I'm trying to run a python data structures code but it's throwing an error
The question is
You are given an undirected graph consisting of N vertices, numbered from 1 to N, and M edges.
The graph is described by two arrays, A and B, both of length M. A pair (A[K], B[K]), for K from 0 to M-1, describes an edge between vertex A[K] and vertex B[K].

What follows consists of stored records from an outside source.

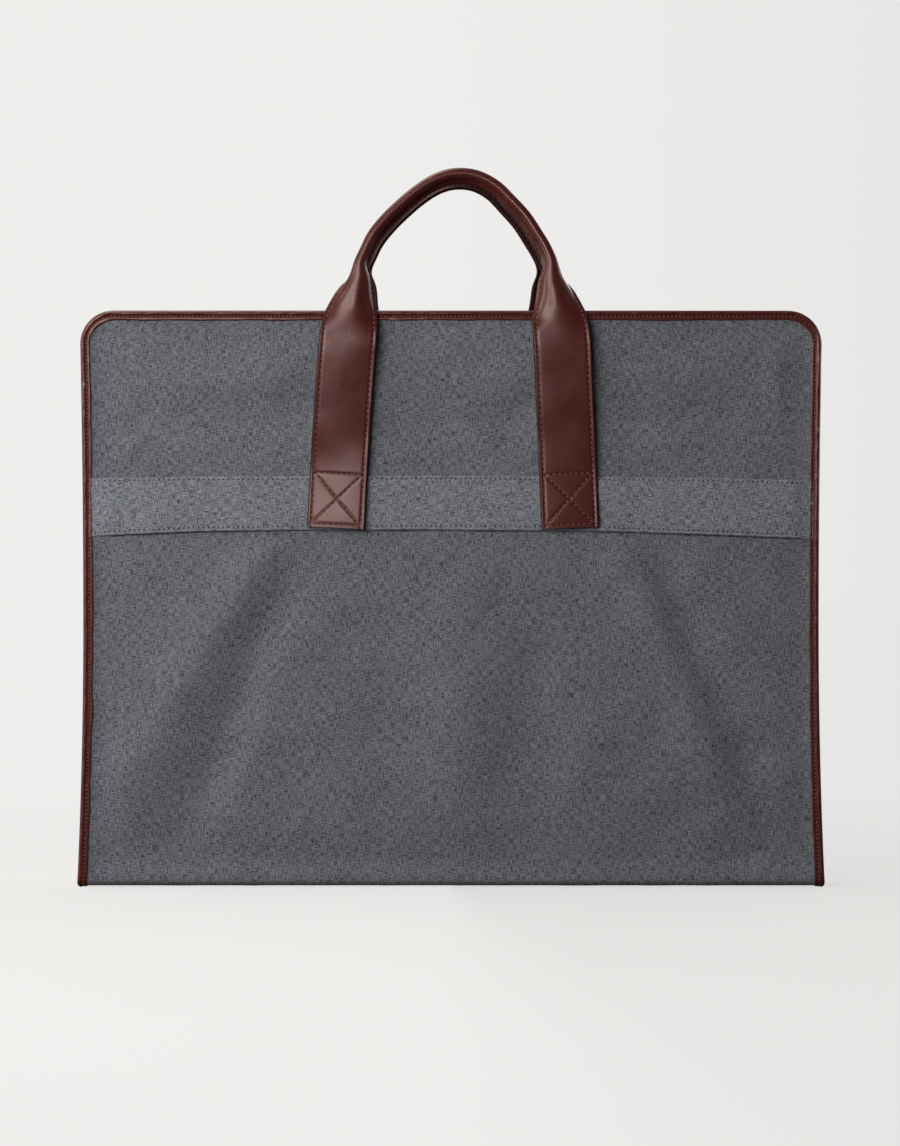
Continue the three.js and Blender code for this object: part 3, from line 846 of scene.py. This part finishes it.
class CARRIER_OT_inner_faces(bpy.types.Operator):
    """Make the inner canvas faces with the zip between them"""

    bl_idname = "carrier.inner_faces"
    bl_label = "Inner faces and zip"

    def execute(self, context):
        for half, side in HALVES.items():
            y, z, out = leg(True)
            rise = np.concatenate([np.linspace(z[-1], TOP - CORNER, 90)[1:], corner_rows()])
            y = np.concatenate([y, np.full(len(rise), INNER_FACE)])
            z = np.concatenate([z, rise])
            out = np.vstack([out, np.tile(out[-1], (len(rise), 1))])
            # The two panels part over the zip and meet above and below it.
            above = smooth(ZIP_HIGH[2] - 2, ZIP_HIGH[2] + 4, z)
            mouth = 0.25 + 6.75 * (1 - above) * smooth(INNER_FOLD_FLOOR + 0.1, INNER_FOLD_FLOOR + 2.5, z)
            along = distances(np.stack([y, z], axis=1))
            ripple = waves(91 + side, (40, 110))
            for word, hand in (("left", -1), ("right", 1)):
                share = np.linspace(0, 1, 75)
                x = hand * (mouth[:, None] + (row_half_width(z, TUCK) - mouth)[:, None] * share)
                edge = row_half_width(np.minimum(z, TOP - 3), 0)[:, None] - np.abs(x)
                edge = np.minimum(edge, (TOP - z)[:, None])
                lift = -0.45 * (1 + ripple(x, z[:, None])) * smooth(8, 40, edge) * smooth(7, 30, np.abs(x))
                grid = lifted(x, y, z, lift * smooth(14, 40, z)[:, None], out, side)
                obj = slab(f"{half}_inner_canvas_{word}", grid, CANVAS, finish_of("melange_canvas"),
                           (0, -side, 0), along, x[60])
                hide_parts(f"{half}_inner_panel_{word}")
                crosses_fold(obj)
            self.zip_of(half, side)
        return {"FINISHED"}

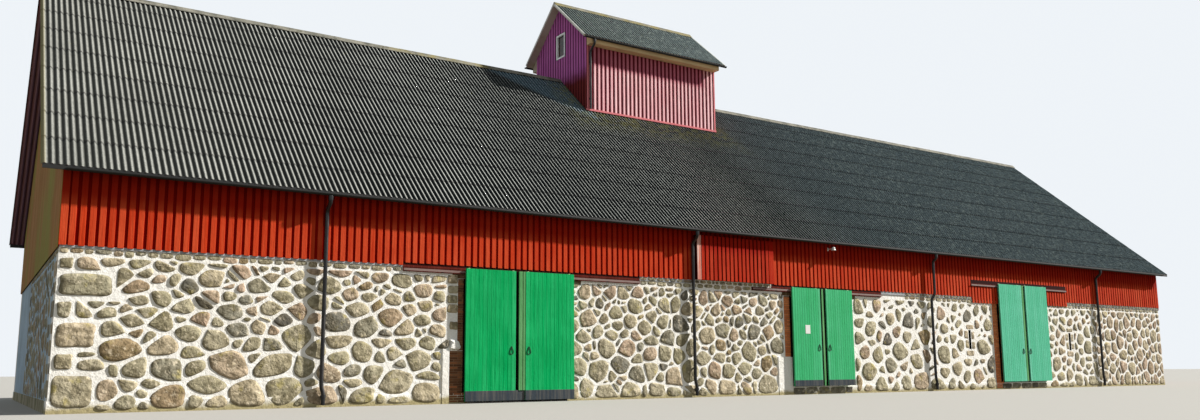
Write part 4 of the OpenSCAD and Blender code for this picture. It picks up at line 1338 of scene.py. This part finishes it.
def closeEaves():
    # a dark board closes the eave behind each gutter and runs on to the verges
    for side, tag in ((frontSide, "front"), (backSide, "back")):
        heap = Heap()
        addBoard(heap, side, -eaveBoard["end"], eaveBoard["end"], eaveBoard["low"], eaveBoard["top"],
                 eaveBoard["back"], eaveBoard["front"])
        makePiece(heap, f"eave_board_{tag}", "gutterPaint")


hatchLow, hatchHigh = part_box("loft_hatch")
sideTop = roofTop(timberFace + claddingSettings["proud"]) - (sheetGap + 0.004) / math.cos(roofAngle)
door3Left, door3Right = leafEdge["door_3"]
# heights of the boards' feet, and how far beside door 3 they are longer
feetSettings = {
    "plain": stoneTop - 0.002,
    "front": 1.904,
    "frontLeft": 1.87,
    "overDoor3": 2.055,
    "leftOfDoor3": 1.785,
    "rightOfDoor3": 1.81,
    "besideDoor3": 0.87,
    "lap": 0.06,
    "besideHatch": 0.03,
    "overHatch": 0.004,
}


def frontFoot(a):
    lap, beside = feetSettings["lap"], feetSettings["besideDoor3"]
    if hatchLow.x - feetSettings["besideHatch"] < a < hatchHigh.x + feetSettings["besideHatch"]:
        return hatchHigh.z + feetSettings["overHatch"]
    if door3Left + lap < a < door3Right - lap:
        return feetSettings["overDoor3"]
    if door3Left - beside < a < door3Left + lap:
        return feetSettings["leftOfDoor3"]
    if door3Right - lap < a < door3Right + beside:
        return feetSettings["rightOfDoor3"]
    return feetSettings["front"] if a > railEnds["door_1"][0] else feetSettings["frontLeft"]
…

Your task is to check whether the given graph contains a path from vertex 1 to vertex N going through all of the vertices, one by one, in increasing order of their numbers. All connections on the path should be direct.
Write a function:
def solution (N, A, B)
that, given an integer N and two arrays A and B of M integers each, returns True if there exists a path from vertex 1 to N going through all vertices, one by one, in increasing order, or False otherwise.
Examples:
-
Given N = 4, A = [1, 2, 4, 4, 3] and B = [2, 3, 1, 3, 1], the function should return True. There is a path (1-2-3-4) using edges (1, 2), (2, 3) and (4, 3).
-
Given N = 4, A = [1, 2, 1, 3] and B = [2, 4, 3, 4], the function should return False. There is no path (123→4), as there is no direct connection from vertex 2 to vertex 3.
-
Given N = 6, A = [2, 4, 5, 3] and B = [3, 5, 6, 4], the function should return False. There is no direct connection from vertex 1 to vertex 2.
-
Given N = 3, A = [1, 3] and B = [2, 2], the function should return True. There is a path (1-2-3) using edges (1, 2) and (3, 2).
Write an efficient algorithm for the following assumptions:
• N is an integer within the range [2..100,000];
M is an integer within the range [0..100,000];
• all elements of arrays A and B are integers within the range [1..N];
there are no self-loops (edges with A[K] = B[K]) in the graph;
• there are no multiple edges between the same vertices
And the code i've written is :
def solution(N, A, B):
# write your code in Python 3.6
pass
graph = {}
for i in range(len(A)):
if A[i] not in graph:
graph[A[i]] = [B[i]]
else:
graph[A[i]].append(B[i])
if B[i] not in graph:
graph[B[i]] = [A[i]]
else:
graph[B[i]].append(A[i])
print(graph)
visited = [False] * (N+1)
visited[0] = True
visited[1] = True
queue = [1]
while queue:
current = queue.pop(0)
for i in graph[current]:
if visited[i] == False:
visited[i] = True
queue.append(i)
return visited[N]
print(solution(4, [1, 2, 4, 4, 3], [2, 3, 1, 3, 1]))
print(solution(4, [1, 2, 1, 3], [2, 4, 3, 4]))
print(solution(6, [2, 4, 5, 3], [3, 5, 6, 4]))
print(solution(3, [1, 3], [2, 2]))
The error it's throwing is :
{1: [2, 4, 3], 2: [1, 3], 3: [2, 4, 1], 4: [1, 3]}
True
{1: [2, 3], 2: [1, 4], 4: [2, 3], 3: [1, 4]}
True
{2: [3], 3: [2, 4], 4: [5, 3], 5: [4, 6], 6: [5]}
---------------------------------------------------------------------------
KeyError Traceback (most recent call last)
~\AppData\Local\Temp/ipykernel_5588/4101128367.py in <module>
27 print(solution(4, [1, 2, 4, 4, 3], [2, 3, 1, 3, 1]))
28 print(solution(4, [1, 2, 1, 3], [2, 4, 3, 4]))
---> 29 print(solution(6, [2, 4, 5, 3], [3, 5, 6, 4]))
30 print(solution(3, [1, 3], [2, 2]))
~\AppData\Local\Temp/ipykernel_5588/4101128367.py in solution(N, A, B)
19 while queue:
20 current = queue.pop(0)
---> 21 for i in graph[current]:
22 if visited[i] == False:
23 visited[i] = True
KeyError: 1
Can anyone help me with this?
Save yourself trouble by using defaultdict . In this problem you only need to check if i-1 is connected to i where i is the number of the node.
from collections import defaultdict
def solution(N, A, B):
# write your code in Python 3.6
pass
graph = defaultdict(set)
for i in range(len(A)):
graph[A[i]].add(B[i])
graph[B[i]].add(A[i])
print(graph)
for i in range(2,N+1):
if i-1 not in graph[i]:
return False
return True
print(solution(4, [1, 2, 4, 4, 3], [2, 3, 1, 3, 1]))
print(solution(4, [1, 2, 1, 3], [2, 4, 3, 4]))
print(solution(6, [2, 4, 5, 3], [3, 5, 6, 4]))
print(solution(3, [1, 3], [2, 2]))